We would like to put forward the idea that there are two underlying kinds of experiments that can (and need to) be conducted in order to tackle questions of the types described above, and we would also like to advertise to view these experiments as steps forwards even without directly answering one of the questions described above.

The two kinds of experiments are annotation and automatisation or prediction experiments. Annotation experiments revolve around manually annotating texts with the categories of interest, while in automatisation experiments we build some predictive model for the categorisation task and try to annotate the categories automatically.

Annotation Experiments

Annotating texts with categories predicted from a certain theory is far from trivial. Examples given in theoretic literature are usually clear cut and unambiguous, but “real” text is not. There is a gap between a theory and annotated texts. Bridging this gap can be done in an experiment-driven fashion.

The general workflow we envision is an annotation cycle:

  1. Start with an existing theory (or create a new one)
  2. Define categories, develop tests, give examples for annotators
  3. Let annotaters do their job (in parallel)
  4. Evaluate the annotations, change definitions and categories accordingly, go back to 2.
  5. After a number of iterations: Reflect on the relation between theory and annotation rules, incorporate insights from annotation into theory

To put it in experiment terms: We hypothesise that certain definitions, tests and annotator instructions are suitable to annotate reliably (i.e., objectively describe the categories of the theory) and do the annotations in order to verify this hypothesis.

Seeing annotations as an experimental endeavour requires being able to evaluate how well the annotation went. This could be done in a number of ways, from asking the annotator(s) directly for their intuitions to letting them fill in a questionnaire to measuring inter/intra-annotator agreement quantitatively (IAA). The underlying goal in all cases is that annotations are reproducible, i.e., a different person annotates similarly in the same setting or the same person annotates similarly at a different time. The annotations should depend on how categories are defined and as far as possible not on factors that are not controlled.

Automatisation Experiments

Independent of the concrete implementation strategy (rule-based, supervised or unsupervised machine learning, …), at some point a certain amount of annotated test items is required. Test items are manual annotations of text and thus text instances for which we already know what the program we write should predict. If we make changes to our program (adding new rules, adding features, changing the algorithm), we can test against the test set and check whether the changes decrease or increase the performance.

Similarly to the workflow above, this is also a cycle:

  1. Annotated dataset (resulting from, e.g., an annotation experiment)
  2. Implement a program (that incorporates hypotheses on how to detect the category automatically)
  3. Evaluate the program against the data set, make an error analysis
  4. Make changes to the program based on the evaluation

The experiments in this workflow are conducted in steps 1 and 2. We hypothesise that a certain algorithm/feature set/rule set works well in predicting the category.
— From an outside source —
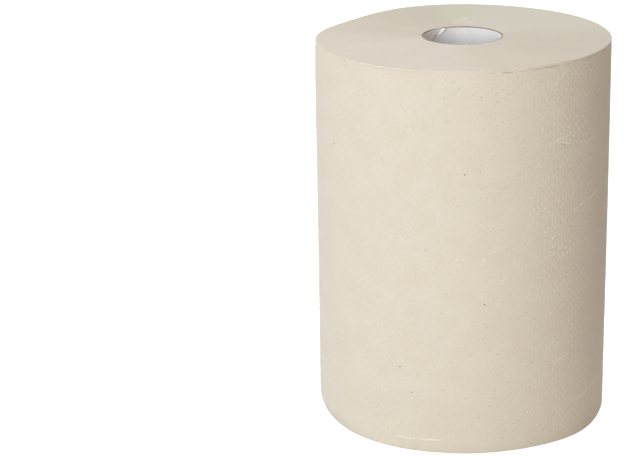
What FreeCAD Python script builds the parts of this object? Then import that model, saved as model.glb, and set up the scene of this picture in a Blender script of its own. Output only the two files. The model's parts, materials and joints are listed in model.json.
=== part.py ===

We apply the program on a data set to verify or falsify this hypothesis.

Similarly to the manual annotation experiments, we need to measure how well the program performs and can draw on the established evaluation methodology from NLP and machine learning (e.g., precision, recall, f-score). Principally, we could also just count errors manually.

This cycle gets even more potent if we do not assume that implementation and evaluation is done by the same researcher(s), but split out to various research groups. In so-called shared tasks, one group is responsible for evaluation and other groups provide the predicted annotations of their different implementations. This leads to results that are directly comparable and has fostered enormous progress in the past within NLP.


After some annotation and in the following automatisation experiments have taken place, the prediction quality of the programs has (hopefully) reached a certain level on the annotated data. If, for instance, the program reaches a prediction quality of 90% it would not be perfect but could still be helpful towards big data questions as mentioned in the beginning.

This may seem like a purely pragmatic approach tailored towards automatisation, but the benefit from applying a humanities theory onto text (by annotating it) should not be underestimated. Within computational linguistics, big annotation projects have led to substantial improvement of e.g., grammatical theory, because sentences had to be analysed that were not expected and would never appear in a grammaticians rule-book. Occasionally, category distinctions that are extremely hard to predict automatically have been reconsidered, with positive effects on the overall network of interconnected layers of systematic description. In a similar way, humanities theories of texts could benefit from annotation efforts directly, even when there is no automatisation involved.

We would like to point out that work in these directions is no low hanging fruit. From our experience, even annotating relatively simple humanities theories on texts is quite difficult. Systems to predict complex humanities categories even more so, given the holistic approach humanities theories often take. From our point of view, establishing publication opportunities (e.g., in shared tasks) for experiments as sketched above would promote the field of DH substantially.